Task instructions – Repeat the entire listing exactly.

══ Data to process ══

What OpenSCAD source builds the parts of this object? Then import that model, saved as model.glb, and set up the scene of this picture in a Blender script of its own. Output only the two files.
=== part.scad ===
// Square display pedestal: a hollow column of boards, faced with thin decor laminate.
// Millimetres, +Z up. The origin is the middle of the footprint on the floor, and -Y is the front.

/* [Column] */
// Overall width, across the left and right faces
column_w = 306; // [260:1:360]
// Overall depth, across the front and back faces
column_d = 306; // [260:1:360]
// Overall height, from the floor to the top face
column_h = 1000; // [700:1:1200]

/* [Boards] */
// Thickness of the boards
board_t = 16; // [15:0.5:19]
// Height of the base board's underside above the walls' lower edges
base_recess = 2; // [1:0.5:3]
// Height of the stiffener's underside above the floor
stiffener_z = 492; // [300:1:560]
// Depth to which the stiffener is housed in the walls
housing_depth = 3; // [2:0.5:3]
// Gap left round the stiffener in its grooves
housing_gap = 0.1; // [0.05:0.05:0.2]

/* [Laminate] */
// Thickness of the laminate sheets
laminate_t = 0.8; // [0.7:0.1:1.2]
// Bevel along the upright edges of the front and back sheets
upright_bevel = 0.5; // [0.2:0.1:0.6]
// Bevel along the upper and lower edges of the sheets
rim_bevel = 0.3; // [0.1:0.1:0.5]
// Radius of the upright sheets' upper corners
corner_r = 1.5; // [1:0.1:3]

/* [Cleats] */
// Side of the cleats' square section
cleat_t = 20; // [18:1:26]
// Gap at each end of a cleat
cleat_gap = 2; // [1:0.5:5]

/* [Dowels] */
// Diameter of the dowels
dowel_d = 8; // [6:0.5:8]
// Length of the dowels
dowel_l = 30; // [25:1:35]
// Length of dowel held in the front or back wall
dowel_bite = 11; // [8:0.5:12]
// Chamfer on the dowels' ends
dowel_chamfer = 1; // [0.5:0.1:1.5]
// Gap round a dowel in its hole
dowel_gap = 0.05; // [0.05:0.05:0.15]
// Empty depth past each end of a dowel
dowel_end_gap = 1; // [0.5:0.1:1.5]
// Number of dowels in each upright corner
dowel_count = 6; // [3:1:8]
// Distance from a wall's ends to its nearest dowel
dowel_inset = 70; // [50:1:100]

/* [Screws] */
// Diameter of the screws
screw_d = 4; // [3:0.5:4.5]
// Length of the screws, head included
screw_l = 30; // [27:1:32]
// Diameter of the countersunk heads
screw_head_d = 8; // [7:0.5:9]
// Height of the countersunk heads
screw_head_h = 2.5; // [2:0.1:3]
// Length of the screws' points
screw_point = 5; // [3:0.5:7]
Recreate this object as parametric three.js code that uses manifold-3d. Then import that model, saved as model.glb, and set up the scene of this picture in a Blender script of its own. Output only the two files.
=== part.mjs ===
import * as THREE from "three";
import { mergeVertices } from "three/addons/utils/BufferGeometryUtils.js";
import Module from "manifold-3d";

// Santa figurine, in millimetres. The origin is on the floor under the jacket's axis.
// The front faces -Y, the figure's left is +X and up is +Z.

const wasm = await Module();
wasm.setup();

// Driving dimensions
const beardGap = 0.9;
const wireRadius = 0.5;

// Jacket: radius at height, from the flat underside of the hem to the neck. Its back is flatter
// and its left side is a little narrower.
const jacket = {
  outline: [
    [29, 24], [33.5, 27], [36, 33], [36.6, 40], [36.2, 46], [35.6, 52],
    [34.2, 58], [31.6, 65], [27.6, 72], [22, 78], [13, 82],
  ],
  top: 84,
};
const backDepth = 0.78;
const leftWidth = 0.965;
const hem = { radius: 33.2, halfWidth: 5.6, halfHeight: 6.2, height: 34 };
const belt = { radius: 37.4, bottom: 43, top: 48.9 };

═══

The answer –
What OpenSCAD source builds the parts of this object? Then import that model, saved as model.glb, and set up the scene of this picture in a Blender script of its own. Output only the two files.
=== part.scad ===
// Square display pedestal: a hollow column of boards, faced with thin decor laminate.
// Millimetres, +Z up. The origin is the middle of the footprint on the floor, and -Y is the front.

/* [Column] */
// Overall width, across the left and right faces
column_w = 306; // [260:1:360]
// Overall depth, across the front and back faces
column_d = 306; // [260:1:360]
// Overall height, from the floor to the top face
column_h = 1000; // [700:1:1200]

/* [Boards] */
// Thickness of the boards
board_t = 16; // [15:0.5:19]
// Height of the base board's underside above the walls' lower edges
base_recess = 2; // [1:0.5:3]
// Height of the stiffener's underside above the floor
stiffener_z = 492; // [300:1:560]
// Depth to which the stiffener is housed in the walls
housing_depth = 3; // [2:0.5:3]
// Gap left round the stiffener in its grooves
housing_gap = 0.1; // [0.05:0.05:0.2]

/* [Laminate] */
// Thickness of the laminate sheets
laminate_t = 0.8; // [0.7:0.1:1.2]
// Bevel along the upright edges of the front and back sheets
upright_bevel = 0.5; // [0.2:0.1:0.6]
// Bevel along the upper and lower edges of the sheets
rim_bevel = 0.3; // [0.1:0.1:0.5]
// Radius of the upright sheets' upper corners
corner_r = 1.5; // [1:0.1:3]

/* [Cleats] */
// Side of the cleats' square section
cleat_t = 20; // [18:1:26]
// Gap at each end of a cleat
cleat_gap = 2; // [1:0.5:5]

/* [Dowels] */
// Diameter of the dowels
dowel_d = 8; // [6:0.5:8]
// Length of the dowels
dowel_l = 30; // [25:1:35]
// Length of dowel held in the front or back wall
dowel_bite = 11; // [8:0.5:12]
// Chamfer on the dowels' ends
dowel_chamfer = 1; // [0.5:0.1:1.5]
// Gap round a dowel in its hole
dowel_gap = 0.05; // [0.05:0.05:0.15]
// Empty depth past each end of a dowel
dowel_end_gap = 1; // [0.5:0.1:1.5]
// Number of dowels in each upright corner
dowel_count = 6; // [3:1:8]
// Distance from a wall's ends to its nearest dowel
dowel_inset = 70; // [50:1:100]

/* [Screws] */
// Diameter of the screws
screw_d = 4; // [3:0.5:4.5]
// Length of the screws, head included
screw_l = 30; // [27:1:32]
// Diameter of the countersunk heads
screw_head_d = 8; // [7:0.5:9]
// Height of the countersunk heads
screw_head_h = 2.5; // [2:0.1:3]
// Length of the screws' points
screw_point = 5; // [3:0.5:7]
Recreate this object as parametric three.js code that uses manifold-3d. Then import that model, saved as model.glb, and set up the scene of this picture in a Blender script of its own. Output only the two files.
=== part.mjs ===
import * as THREE from "three";
import { mergeVertices } from "three/addons/utils/BufferGeometryUtils.js";
import Module from "manifold-3d";

// Santa figurine, in millimetres. The origin is on the floor under the jacket's axis.
// The front faces -Y, the figure's left is +X and up is +Z.

const wasm = await Module();
wasm.setup();

// Driving dimensions
const beardGap = 0.9;
const wireRadius = 0.5;

// Jacket: radius at height, from the flat underside of the hem to the neck. Its back is flatter
// and its left side is a little narrower.
const jacket = {
  outline: [
    [29, 24], [33.5, 27], [36, 33], [36.6, 40], [36.2, 46], [35.6, 52],
    [34.2, 58], [31.6, 65], [27.6, 72], [22, 78], [13, 82],
  ],
  top: 84,
};
const backDepth = 0.78;
const leftWidth = 0.965;
const hem = { radius: 33.2, halfWidth: 5.6, halfHeight: 6.2, height: 34 };
const belt = { radius: 37.4, bottom: 43, top: 48.9 };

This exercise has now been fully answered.